Whatever the overall concept, Alden does pretty much what Handel did with the original production; give us a succession of arresting visual images and effects and some very funny moments. There’s probably more flesh on display too than Handel could have got away with in 1711. There is, as the cliche would have it, never a dull moment with giant dolls dropping their pants, an army of aliens, severed limbs and a David Lynch like giant face. It all puts considerable demands on the athletic and acting abilities of the cast and here Nadelmann has the toughest time and does really, really well. Her physical acting and timing are excellent and she’s not at all hard on the eye which helps. Everybody else is pretty good too. David Daniels face, as he gets felt up by both the girls, is a picture.

Musically, the stand out is David Daniels. No surprise really. Here he sings stylishly throughout and delivers a really lovely “cara sposa, amante cara”. Nadelmann gets full marks for being accurate and musical even while acting her head off. She sings “Furie terribili!” with Argante’s head clasped between her thighs! At least for “Lascia ch’io pianga” York is stationary though in quite an awkward pose. I think she sounds a bit over challenged by some of the high passage work in act 1 but she seems to improve as things progress. As the one low voice on show Silins is a good contrast. I’ve heard more agile bass-baritones in Handel but his fairly bluff reading is appropriate to the way the part is portrayed here. Harry Bicket directs the Bavarian State Orchestra and plays continuo. No worries there.

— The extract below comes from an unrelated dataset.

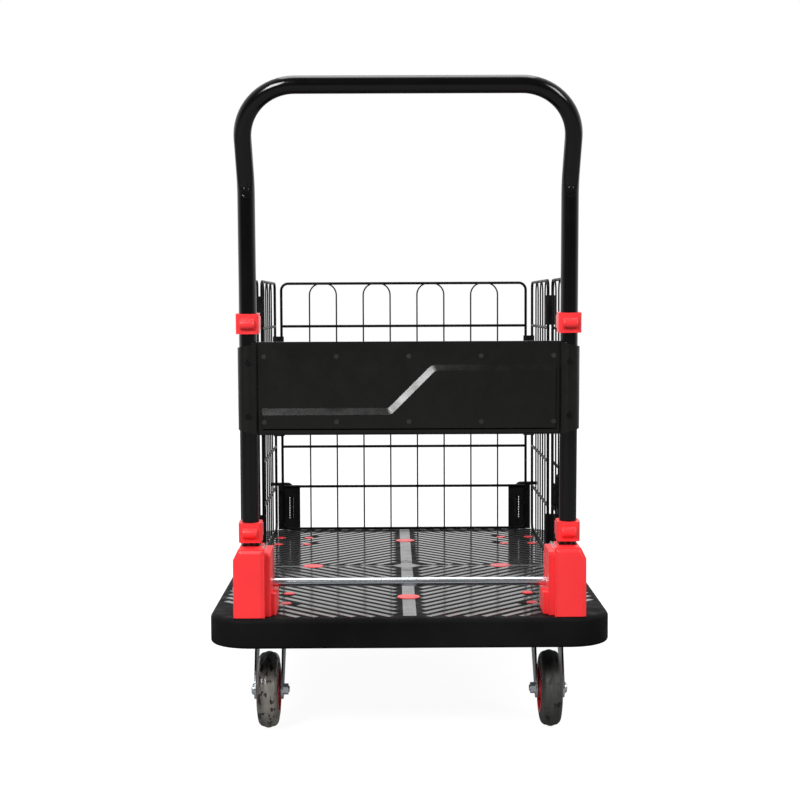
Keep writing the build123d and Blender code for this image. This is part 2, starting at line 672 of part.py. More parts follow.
def middle_bolt_guide():
    face = GUIDE_FRONT_X + GUIDE_THICKNESS
    z0, z1 = MIDDLE_EAR_HEIGHTS[0] - 6, MIDDLE_EAR_HEIGHTS[1] + 9
    guide = block((GUIDE_FRONT_X, face), (MIDDLE_BOLT_Y - 10, LEAF_HINGE_Y + 2), (z0, z1))
    for low in MIDDLE_EAR_HEIGHTS:
        ear = block((face - 0.5, MIDDLE_BOLT_X + 4.5), (MIDDLE_BOLT_Y - 5, MIDDLE_BOLT_Y + 5), (low, low + EAR_THICKNESS))
        guide += ear
    hole_radius = DROP_BOLT_RADIUS + RUNNING
    return guide - bar((MIDDLE_BOLT_X, MIDDLE_BOLT_Y, z0), (MIDDLE_BOLT_X, MIDDLE_BOLT_Y, z1), hole_radius)


def middle_bolt():
    x, y = MIDDLE_BOLT_X, MIDDLE_BOLT_Y
    points = [(x, y, MIDDLE_BOLT_TIP), (x, y, MIDDLE_BOLT_TOP), (x, y - MIDDLE_BOLT_REACH, MIDDLE_BOLT_TOP)]
    return bent_bar(points, 7, DROP_BOLT_RADIUS)


def build_platform():
    save("deck", deck())
    save("deck_strips", *deck_strips())
    save("grip_discs", *grip_discs())
    save("bolt_caps", *bolt_caps())
    save("deck_bolts", *deck_bolts())
    save_pair("bracket_housing", bracket_housing)
    save_pair("bracket_plate", bracket_plate)
    save_pair("bracket_cover", bracket_cover)
    save("pivot_bolts", *both_sides(pivot_bolt()))
    save("release_bar", release_bar())
    save_pair("bar_spring", bar_spring)


def build_casters():
    axle_y = {"near": NEAR_CASTER_Y - CASTER_TRAIL, "far": FAR_CASTER_Y}
    save_pair("swivel_plate", swivel_plate)
    save("king_pins", *both_sides(king_pin()))
    save_pair("swivel_fork", swivel_fork)
    save_pair("rigid_fork", rigid_fork)
    save_pair("near_axle", lambda: axle(axle_y["near"]))
    save("far_axles", *both_sides(*axle(axle_y["far"])))
    for end, y in axle_y.items():
        save_pair(f"{end}_tyre", lambda: tyre(y))
        save_pair(f"{end}_hub", lambda: hub(y))


def build_handle():
    save("handle_tube", handle_tube())
    save("guard_panel", guard_panel())
    save("guard_screws", *guard_screws())
    for level, height in CLIP_HEIGHTS.items():
        save_pair(f"{level}_clip", lambda: leg_clip(height))


def build_fence():
    save("far_panel", far_panel())
    save_pair("corner_hinges", lambda: hinge_straps(PANEL_HALF_WIDTH, FAR_LEAF_X, PANEL_Y, CORNER_HINGE_LOWS))
    save_pair("latch_plate", latch_plate)
    save_pair("drop_bolt", drop_bolt)
    save_pair("drop_bolt_spring", drop_bolt_spring)
    save_pair("far_leaf", lambda: leaf(FAR_LEAF_X, PANEL_Y, 1))
    save_pair("middle_hinges", lambda: hinge_straps(FAR_LEAF_X, NEAR_LEAF_X, LEAF_HINGE_Y, MIDDLE_HINGE_LOWS))
    save_pair("near_leaf", lambda: leaf(NEAR_LEAF_X, LEAF_HINGE_Y, -1))
    save_pair("middle_bolt_guide", middle_bolt_guide)
    save_pair("middle_bolt", middle_bolt)


os.makedirs("parts", exist_ok=True)
build_platform()
build_casters()
build_handle()
build_fence()
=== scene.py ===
import json
from math import cos, pi, radians, sin

import bmesh
import bpy
from mathutils import Matrix, Vector
from mathutils.bvhtree import BVHTree


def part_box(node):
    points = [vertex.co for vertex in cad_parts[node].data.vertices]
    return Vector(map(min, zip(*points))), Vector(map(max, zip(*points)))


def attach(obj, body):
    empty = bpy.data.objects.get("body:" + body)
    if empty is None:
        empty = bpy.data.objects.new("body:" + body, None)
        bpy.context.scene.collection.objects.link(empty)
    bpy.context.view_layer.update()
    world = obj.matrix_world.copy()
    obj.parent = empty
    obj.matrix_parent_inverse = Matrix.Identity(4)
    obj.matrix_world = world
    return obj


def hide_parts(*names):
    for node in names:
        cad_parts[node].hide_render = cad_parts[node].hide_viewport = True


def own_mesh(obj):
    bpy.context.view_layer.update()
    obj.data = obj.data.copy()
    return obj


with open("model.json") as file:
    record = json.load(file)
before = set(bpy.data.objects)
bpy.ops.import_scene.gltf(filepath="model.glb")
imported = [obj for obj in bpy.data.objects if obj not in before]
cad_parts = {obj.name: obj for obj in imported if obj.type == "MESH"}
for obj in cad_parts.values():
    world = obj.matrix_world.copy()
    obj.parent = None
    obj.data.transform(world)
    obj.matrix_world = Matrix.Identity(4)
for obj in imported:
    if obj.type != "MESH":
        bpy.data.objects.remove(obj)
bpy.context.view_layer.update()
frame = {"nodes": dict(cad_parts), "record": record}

MM = 0.001
SIDES = {"left": -1, "right": 1}


# Camera, solved from the photograph; the angles are in radians

CAMERA_PLACE = (-0.0231, -2.388, 0.5564)
CAMERA_LENS = 72
CAMERA_SENSOR = 36
CAMERA_YAW = 0.0059
CAMERA_PITCH = 0.0600
CAMERA_ROLL = -0.0042


def make_camera():
    data = bpy.data.cameras.new("camera")
    data.lens = CAMERA_LENS
    data.sensor_width = CAMERA_SENSOR
    camera = bpy.data.objects.new("camera", data)
    yaw, pitch, roll = CAMERA_YAW, CAMERA_PITCH, CAMERA_ROLL
    forward = Vector((sin(yaw) * cos(pitch), cos(yaw) * cos(pitch), -sin(pitch)))
    right = Vector((cos(yaw), -sin(yaw), 0))
    up = right.cross(forward)
    tilted_right = right * cos(roll) + up * sin(roll)
    tilted_up = up * cos(roll) - right * sin(roll)
    turn = Matrix((tilted_right, tilted_up, -forward)).transposed().to_4x4()
    camera.matrix_world = Matrix.Translation(CAMERA_PLACE) @ turn
    bpy.context.scene.collection.objects.link(camera)
    bpy.context.scene.camera = camera


# Materials

NOISE_LOW, NOISE_HIGH = 0.3, 0.7
PATCH_SCALE = 14
SMEAR_SCALE = 45
SMEAR_GLOSSIEST, SMEAR_DULLEST = 0.8, 1.25
GRAIN_STRENGTH = 0.35
DUST_LOW, DUST_HIGH = 0.36, 0.62
SCUFF_EDGE = 0.02
SCUFF_DARKNESS = 0.9


class Nodes:
    """A node tree with the few calls that the materials share."""

    def __init__(self, name):
        self.material = bpy.data.materials.new(name)
        self.material.use_nodes = True
        self.tree = self.material.node_tree
        self.shader = self.tree.nodes["Principled BSDF"]
        self.place = self.add("ShaderNodeTexCoord").outputs["Object"]

    def add(self, kind, **values):
        node = self.tree.nodes.new(kind)
        for key, value in values.items():
            setattr(node, key, value)
        return node

    def link(self, output, target):
        self.tree.links.new(output, target)

    def noise(self, scale, detail=4, stretch=(1, 1, 1)):
        mapping = self.add("ShaderNodeMapping")
        mapping.inputs["Scale"].default_value = stretch
        self.link(self.place, mapping.inputs["Vector"])
        node = self.add("ShaderNodeTexNoise")
        node.inputs["Scale"].default_value = scale
        node.inputs["Detail"].default_value = detail
        self.link(mapping.outputs["Vector"], node.inputs["Vector"])
        return node.outputs["Fac"]

    def ramp(self, factor, stops):
        node = self.add("ShaderNodeValToRGB")
        ramp = node.color_ramp
        while len(ramp.elements) < len(stops):
            ramp.elements.new(0.5)
        for element, (place, colour) in zip(ramp.elements, stops):
            element.position = place
            element.color = (*colour, 1)
        self.link(factor, node.inputs["Fac"])
        return node.outputs["Color"]

    def spread(self, factor, low, high):
        node = self.add("ShaderNodeMapRange")
        node.inputs["From Min"].default_value = NOISE_LOW
        node.inputs["From Max"].default_value = NOISE_HIGH
        node.inputs["To Min"].default_value = low
        node.inputs["To Max"].default_value = high
        self.link(factor, node.inputs["Value"])
        return node.outputs["Result"]

    def bump(self, height, strength, distance):
        node = self.add("ShaderNodeBump")
        node.inputs["Strength"].default_value = strength
        node.inputs["Distance"].default_value = distance
        self.link(height, node.inputs["Height"])
        self.link(node.outputs["Normal"], self.shader.inputs["Normal"])

    def set(self, **values):
        for key, value in values.items():
            self.shader.inputs[key.replace("_", " ")].default_value = value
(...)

Brian Large directed for the small screen and does his usual thing of giving us lots of close ups which is a shame as there is lots going on that we miss and it’s obvious that Alden and his designer, Paul Steinberg, have put a lot of thought into the overall composition of scenes which is mostly lost on the DVD. The DVD itself is pretty basic. It’s on the Kultur label in North America though it originated as a Euroarts release in Europe. Kultur have stuck the original two DVDs onto a single disc and while they have included the useful documentary essay Handel, the Entertainer it means the only sound option is Dolby 2.0 and the only subtitles are English. The picture (16:9 anamorphic) and sound quality is perfectly OK but not stunning. The only documentation is a chapter listing.